Reproduce the listing below verbatim.
"""
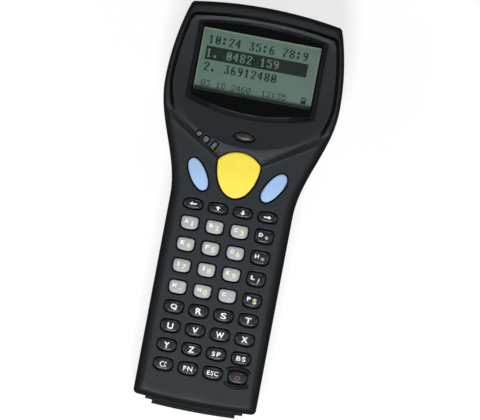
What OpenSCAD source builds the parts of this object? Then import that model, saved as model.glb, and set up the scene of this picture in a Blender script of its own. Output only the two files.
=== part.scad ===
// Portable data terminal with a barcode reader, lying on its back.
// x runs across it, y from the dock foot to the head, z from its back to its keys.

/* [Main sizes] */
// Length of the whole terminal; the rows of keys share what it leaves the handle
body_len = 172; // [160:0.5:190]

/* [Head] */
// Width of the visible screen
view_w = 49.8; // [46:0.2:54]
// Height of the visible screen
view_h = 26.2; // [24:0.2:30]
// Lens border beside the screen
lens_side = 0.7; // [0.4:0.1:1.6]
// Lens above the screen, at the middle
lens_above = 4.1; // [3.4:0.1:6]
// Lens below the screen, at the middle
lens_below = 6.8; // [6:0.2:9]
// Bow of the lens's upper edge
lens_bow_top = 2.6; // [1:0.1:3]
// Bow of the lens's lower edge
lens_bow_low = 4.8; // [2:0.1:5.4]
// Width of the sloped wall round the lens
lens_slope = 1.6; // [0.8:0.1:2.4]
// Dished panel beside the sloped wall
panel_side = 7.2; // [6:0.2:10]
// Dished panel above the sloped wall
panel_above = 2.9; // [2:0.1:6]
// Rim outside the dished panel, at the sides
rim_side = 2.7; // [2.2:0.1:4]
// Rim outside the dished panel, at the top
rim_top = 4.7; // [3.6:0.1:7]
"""
▶ [WRITTEN ANSWER]:
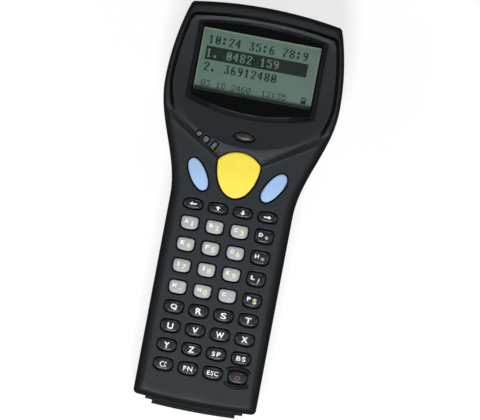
What OpenSCAD source builds the parts of this object? Then import that model, saved as model.glb, and set up the scene of this picture in a Blender script of its own. Output only the two files.
=== part.scad ===
// Portable data terminal with a barcode reader, lying on its back.
// x runs across it, y from the dock foot to the head, z from its back to its keys.

/* [Main sizes] */
// Length of the whole terminal; the rows of keys share what it leaves the handle
body_len = 172; // [160:0.5:190]

/* [Head] */
// Width of the visible screen
view_w = 49.8; // [46:0.2:54]
// Height of the visible screen
view_h = 26.2; // [24:0.2:30]
// Lens border beside the screen
lens_side = 0.7; // [0.4:0.1:1.6]
// Lens above the screen, at the middle
lens_above = 4.1; // [3.4:0.1:6]
// Lens below the screen, at the middle
lens_below = 6.8; // [6:0.2:9]
// Bow of the lens's upper edge
lens_bow_top = 2.6; // [1:0.1:3]
// Bow of the lens's lower edge
lens_bow_low = 4.8; // [2:0.1:5.4]
// Width of the sloped wall round the lens
lens_slope = 1.6; // [0.8:0.1:2.4]
// Dished panel beside the sloped wall
panel_side = 7.2; // [6:0.2:10]
// Dished panel above the sloped wall
panel_above = 2.9; // [2:0.1:6]
// Rim outside the dished panel, at the sides
rim_side = 2.7; // [2.2:0.1:4]
// Rim outside the dished panel, at the top
rim_top = 4.7; // [3.6:0.1:7]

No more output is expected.